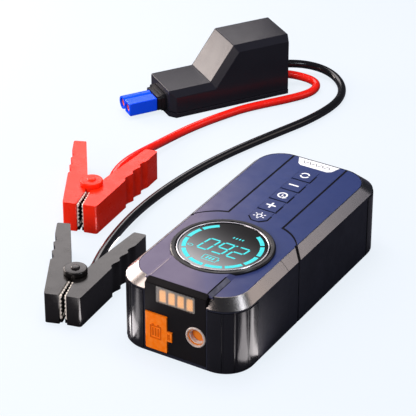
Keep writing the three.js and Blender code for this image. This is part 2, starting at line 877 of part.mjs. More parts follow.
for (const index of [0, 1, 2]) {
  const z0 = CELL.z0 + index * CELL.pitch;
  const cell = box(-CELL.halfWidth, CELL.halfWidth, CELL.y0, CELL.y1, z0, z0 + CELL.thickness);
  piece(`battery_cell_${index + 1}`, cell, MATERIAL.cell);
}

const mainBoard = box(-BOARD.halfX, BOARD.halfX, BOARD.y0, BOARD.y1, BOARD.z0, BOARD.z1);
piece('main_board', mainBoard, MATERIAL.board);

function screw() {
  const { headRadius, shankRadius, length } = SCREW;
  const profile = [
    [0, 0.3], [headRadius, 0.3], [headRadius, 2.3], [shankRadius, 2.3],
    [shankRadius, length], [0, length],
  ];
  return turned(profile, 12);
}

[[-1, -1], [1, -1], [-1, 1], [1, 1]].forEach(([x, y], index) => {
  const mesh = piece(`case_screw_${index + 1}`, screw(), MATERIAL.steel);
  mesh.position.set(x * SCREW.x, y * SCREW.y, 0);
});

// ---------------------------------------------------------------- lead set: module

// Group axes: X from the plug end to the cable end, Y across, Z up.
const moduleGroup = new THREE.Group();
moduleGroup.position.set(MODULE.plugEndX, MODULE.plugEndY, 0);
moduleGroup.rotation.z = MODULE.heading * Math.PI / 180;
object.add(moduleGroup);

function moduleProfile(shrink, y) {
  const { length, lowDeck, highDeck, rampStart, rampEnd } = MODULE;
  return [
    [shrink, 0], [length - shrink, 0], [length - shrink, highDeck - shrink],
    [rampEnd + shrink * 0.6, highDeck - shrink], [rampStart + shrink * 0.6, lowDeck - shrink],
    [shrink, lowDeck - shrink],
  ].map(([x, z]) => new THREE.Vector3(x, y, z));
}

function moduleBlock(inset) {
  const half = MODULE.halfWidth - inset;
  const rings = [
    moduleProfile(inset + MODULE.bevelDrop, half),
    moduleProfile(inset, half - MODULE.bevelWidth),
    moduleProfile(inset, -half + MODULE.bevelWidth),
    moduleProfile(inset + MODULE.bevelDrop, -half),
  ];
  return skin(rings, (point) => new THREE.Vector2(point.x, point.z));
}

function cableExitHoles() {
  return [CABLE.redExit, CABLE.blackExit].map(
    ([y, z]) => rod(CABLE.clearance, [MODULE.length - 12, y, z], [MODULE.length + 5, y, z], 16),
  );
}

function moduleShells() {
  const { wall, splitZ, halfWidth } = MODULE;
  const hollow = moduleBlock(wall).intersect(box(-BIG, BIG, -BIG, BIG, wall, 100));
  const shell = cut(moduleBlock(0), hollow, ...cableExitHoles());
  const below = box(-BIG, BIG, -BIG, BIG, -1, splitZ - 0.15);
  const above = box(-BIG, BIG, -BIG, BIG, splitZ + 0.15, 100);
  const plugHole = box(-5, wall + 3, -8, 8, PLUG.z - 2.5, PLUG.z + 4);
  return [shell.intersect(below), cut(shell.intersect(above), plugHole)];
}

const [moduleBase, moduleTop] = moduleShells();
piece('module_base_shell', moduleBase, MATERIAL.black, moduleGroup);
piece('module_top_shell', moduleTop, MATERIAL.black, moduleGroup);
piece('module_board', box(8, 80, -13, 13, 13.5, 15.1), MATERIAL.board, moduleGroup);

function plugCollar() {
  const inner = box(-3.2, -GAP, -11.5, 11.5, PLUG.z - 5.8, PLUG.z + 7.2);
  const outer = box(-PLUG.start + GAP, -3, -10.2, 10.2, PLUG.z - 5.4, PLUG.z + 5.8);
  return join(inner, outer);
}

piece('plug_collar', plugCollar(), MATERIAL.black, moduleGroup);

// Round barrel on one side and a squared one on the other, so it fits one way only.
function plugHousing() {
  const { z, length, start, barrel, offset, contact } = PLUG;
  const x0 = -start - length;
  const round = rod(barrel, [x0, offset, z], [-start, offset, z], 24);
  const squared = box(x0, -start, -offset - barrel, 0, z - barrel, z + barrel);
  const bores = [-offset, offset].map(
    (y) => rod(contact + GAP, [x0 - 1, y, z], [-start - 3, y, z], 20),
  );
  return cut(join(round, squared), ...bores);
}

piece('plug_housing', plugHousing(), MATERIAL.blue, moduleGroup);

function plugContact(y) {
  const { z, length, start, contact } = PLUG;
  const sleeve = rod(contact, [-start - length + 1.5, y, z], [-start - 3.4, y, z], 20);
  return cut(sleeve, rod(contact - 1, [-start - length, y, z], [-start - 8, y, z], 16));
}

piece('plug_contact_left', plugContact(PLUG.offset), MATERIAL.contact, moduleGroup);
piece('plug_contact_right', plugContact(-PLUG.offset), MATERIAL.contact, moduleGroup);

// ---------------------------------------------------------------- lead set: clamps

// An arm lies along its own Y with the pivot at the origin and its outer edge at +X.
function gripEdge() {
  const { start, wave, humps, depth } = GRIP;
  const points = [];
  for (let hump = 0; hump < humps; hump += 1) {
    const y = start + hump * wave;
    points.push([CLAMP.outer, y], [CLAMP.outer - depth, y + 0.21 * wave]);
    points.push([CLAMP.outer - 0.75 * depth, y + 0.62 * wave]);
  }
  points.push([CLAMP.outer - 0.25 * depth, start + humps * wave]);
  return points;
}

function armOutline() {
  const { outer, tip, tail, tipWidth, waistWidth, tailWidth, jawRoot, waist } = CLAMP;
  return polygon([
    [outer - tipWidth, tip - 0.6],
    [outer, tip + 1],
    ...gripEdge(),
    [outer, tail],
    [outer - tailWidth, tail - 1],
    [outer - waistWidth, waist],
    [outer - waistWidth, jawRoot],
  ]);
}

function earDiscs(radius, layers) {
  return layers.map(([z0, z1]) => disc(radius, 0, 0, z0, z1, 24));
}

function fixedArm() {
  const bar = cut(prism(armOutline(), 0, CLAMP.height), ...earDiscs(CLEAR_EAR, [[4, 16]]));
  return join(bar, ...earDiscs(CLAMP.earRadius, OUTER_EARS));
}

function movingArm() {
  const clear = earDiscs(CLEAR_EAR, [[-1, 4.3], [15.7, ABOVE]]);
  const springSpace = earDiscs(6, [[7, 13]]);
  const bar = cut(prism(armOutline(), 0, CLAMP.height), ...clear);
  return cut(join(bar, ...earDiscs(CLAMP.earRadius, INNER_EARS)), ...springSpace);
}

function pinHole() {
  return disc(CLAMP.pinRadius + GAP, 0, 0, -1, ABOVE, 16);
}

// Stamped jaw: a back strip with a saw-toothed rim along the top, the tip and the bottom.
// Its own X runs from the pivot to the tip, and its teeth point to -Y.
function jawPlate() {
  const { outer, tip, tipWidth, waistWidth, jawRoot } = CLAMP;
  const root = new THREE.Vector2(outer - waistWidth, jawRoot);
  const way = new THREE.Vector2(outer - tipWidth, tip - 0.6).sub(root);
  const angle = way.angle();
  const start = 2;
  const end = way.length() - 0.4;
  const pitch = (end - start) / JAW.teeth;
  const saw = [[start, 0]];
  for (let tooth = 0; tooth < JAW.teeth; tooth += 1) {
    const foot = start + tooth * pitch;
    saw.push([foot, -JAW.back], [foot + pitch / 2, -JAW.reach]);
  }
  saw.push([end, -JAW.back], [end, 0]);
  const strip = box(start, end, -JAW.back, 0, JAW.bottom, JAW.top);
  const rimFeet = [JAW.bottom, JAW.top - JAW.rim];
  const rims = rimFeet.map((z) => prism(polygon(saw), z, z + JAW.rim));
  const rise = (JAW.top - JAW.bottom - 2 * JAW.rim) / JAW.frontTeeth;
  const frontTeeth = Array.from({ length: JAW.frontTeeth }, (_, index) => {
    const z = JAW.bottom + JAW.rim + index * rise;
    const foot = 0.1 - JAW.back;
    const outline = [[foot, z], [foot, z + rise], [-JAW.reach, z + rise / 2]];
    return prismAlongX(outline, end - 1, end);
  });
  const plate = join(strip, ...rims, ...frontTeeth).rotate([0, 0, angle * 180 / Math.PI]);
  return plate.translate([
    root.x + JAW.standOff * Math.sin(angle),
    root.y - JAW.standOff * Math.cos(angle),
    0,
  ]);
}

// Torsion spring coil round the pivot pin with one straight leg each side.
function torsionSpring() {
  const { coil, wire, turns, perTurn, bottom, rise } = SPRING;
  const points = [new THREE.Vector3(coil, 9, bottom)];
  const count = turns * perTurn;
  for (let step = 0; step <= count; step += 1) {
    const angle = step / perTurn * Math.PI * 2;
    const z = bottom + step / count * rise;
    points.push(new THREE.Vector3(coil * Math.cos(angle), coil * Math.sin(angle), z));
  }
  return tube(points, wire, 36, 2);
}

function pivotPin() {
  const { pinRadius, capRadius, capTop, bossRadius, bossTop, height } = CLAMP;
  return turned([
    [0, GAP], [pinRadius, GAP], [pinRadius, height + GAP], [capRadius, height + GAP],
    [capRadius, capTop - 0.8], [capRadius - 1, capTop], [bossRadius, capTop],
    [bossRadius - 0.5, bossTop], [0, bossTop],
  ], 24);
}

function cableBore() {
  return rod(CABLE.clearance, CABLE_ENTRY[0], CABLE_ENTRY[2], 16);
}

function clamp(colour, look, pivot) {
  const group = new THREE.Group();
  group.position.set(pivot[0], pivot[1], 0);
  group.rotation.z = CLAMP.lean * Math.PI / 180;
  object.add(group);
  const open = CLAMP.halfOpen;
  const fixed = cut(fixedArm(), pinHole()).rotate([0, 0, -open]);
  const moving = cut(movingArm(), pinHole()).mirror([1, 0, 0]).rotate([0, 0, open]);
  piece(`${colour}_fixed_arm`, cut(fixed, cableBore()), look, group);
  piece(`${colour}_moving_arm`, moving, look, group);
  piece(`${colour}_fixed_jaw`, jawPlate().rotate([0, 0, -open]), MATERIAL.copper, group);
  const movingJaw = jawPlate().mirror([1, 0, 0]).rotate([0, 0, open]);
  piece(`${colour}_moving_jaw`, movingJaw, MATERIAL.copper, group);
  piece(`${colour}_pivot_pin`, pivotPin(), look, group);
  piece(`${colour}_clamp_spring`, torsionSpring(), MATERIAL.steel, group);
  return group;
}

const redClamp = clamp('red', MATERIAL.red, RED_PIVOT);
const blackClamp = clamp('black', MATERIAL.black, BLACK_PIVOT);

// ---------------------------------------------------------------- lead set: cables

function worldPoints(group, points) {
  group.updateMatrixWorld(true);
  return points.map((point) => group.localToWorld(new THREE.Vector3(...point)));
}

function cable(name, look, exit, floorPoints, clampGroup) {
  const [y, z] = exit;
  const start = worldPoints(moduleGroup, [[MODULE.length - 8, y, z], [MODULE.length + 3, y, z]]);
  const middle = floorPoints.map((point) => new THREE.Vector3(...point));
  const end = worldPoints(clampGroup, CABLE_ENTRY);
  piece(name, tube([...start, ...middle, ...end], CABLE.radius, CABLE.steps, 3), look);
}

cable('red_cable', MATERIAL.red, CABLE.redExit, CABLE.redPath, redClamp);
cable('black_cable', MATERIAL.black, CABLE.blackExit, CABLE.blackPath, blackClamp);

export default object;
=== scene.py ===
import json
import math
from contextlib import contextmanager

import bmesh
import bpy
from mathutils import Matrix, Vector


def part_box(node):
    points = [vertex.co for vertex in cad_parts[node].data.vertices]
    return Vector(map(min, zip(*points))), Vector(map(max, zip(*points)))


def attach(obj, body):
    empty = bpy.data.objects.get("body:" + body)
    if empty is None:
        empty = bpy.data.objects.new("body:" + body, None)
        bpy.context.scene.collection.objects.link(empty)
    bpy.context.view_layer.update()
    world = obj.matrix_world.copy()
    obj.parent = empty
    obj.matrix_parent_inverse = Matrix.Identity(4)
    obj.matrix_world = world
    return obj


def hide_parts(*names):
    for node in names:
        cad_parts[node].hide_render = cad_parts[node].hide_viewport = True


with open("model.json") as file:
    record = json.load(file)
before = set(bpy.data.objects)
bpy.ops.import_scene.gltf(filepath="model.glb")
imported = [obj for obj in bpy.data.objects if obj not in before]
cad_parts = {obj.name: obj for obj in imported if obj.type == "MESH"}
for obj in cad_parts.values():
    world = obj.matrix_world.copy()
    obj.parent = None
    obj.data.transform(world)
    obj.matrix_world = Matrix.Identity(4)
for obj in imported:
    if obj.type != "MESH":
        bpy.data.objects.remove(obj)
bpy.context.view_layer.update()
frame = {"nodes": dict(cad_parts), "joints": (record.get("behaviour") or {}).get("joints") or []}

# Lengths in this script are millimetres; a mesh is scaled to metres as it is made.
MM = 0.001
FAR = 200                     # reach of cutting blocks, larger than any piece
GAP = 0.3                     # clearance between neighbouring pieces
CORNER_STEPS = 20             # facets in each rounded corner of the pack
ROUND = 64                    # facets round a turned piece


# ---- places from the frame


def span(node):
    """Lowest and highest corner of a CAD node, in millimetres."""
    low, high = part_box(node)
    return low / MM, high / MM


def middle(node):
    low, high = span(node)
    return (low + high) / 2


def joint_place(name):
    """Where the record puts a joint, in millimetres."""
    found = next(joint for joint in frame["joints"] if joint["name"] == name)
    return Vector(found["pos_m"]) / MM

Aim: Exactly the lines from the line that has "function cable(name, look, exit, floorPoints, clampGroup)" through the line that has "bpy.context.scene.collection.objects.link(empty)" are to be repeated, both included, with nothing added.

Answer to this task:
function cable(name, look, exit, floorPoints, clampGroup) {
  const [y, z] = exit;
  const start = worldPoints(moduleGroup, [[MODULE.length - 8, y, z], [MODULE.length + 3, y, z]]);
  const middle = floorPoints.map((point) => new THREE.Vector3(...point));
  const end = worldPoints(clampGroup, CABLE_ENTRY);
  piece(name, tube([...start, ...middle, ...end], CABLE.radius, CABLE.steps, 3), look);
}

cable('red_cable', MATERIAL.red, CABLE.redExit, CABLE.redPath, redClamp);
cable('black_cable', MATERIAL.black, CABLE.blackExit, CABLE.blackPath, blackClamp);

export default object;
=== scene.py ===
import json
import math
from contextlib import contextmanager

import bmesh
import bpy
from mathutils import Matrix, Vector


def part_box(node):
    points = [vertex.co for vertex in cad_parts[node].data.vertices]
    return Vector(map(min, zip(*points))), Vector(map(max, zip(*points)))


def attach(obj, body):
    empty = bpy.data.objects.get("body:" + body)
    if empty is None:
        empty = bpy.data.objects.new("body:" + body, None)
        bpy.context.scene.collection.objects.link(empty)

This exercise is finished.